US: Remarkable rise of Hispanic destined for Supreme Court
By Jordi ZamoraFri Aug 7 05:57:34 EST 2009
WASHINGTON, Aug 6 AFP - Judge Sonia Sotomayor, who has won Senate confirmation as the first Hispanic justice on the US Supreme Court, worked her way from the gritty reality of New York City low-income housing to a polished federal courtroom.
Sotomayor, 55, joins Justice Ruth Bader Ginsburg as the second woman now serving on the nine-member court following her confirmation on Thursday.
Former justice Sandra Day O'Connor, the first woman on the court, which serves as the final arbiter of the US Constitution, retired in 2005 to care for her ailing husband.
Sotomayor's remarkable rise in some ways mirrors that of President Barack Obama, who nominated her back in May to fill the vacancy left by retiring justice David Souter.
During nomination hearings, Republicans charged that Sotomayor had insufficiently dispelled their worries that her personal views, not the law, would guide her future decisions on issues such as gun rights and race.
But Obama's Democratic allies say Sotomayor's 17-year record on the bench speaks for itself and shows her to be a careful and fair judge, guided by precedent.

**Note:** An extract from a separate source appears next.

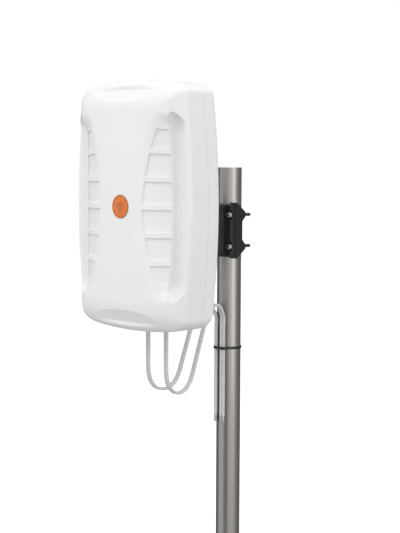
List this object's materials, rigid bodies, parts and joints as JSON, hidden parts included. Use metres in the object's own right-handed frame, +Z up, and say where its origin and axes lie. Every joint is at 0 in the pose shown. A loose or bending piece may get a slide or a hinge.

The president has said he is counting on her unique perspective, especially her grasp of "how ordinary people live," as mirrored by her own compelling rags-to-riches life story.
Sotomayor's Puerto Rican-born father died when she was nine, and her mother, a registered nurse also born in Puerto Rico, raised the future judge and her brother in low-income housing in the Bronx borough of New York City.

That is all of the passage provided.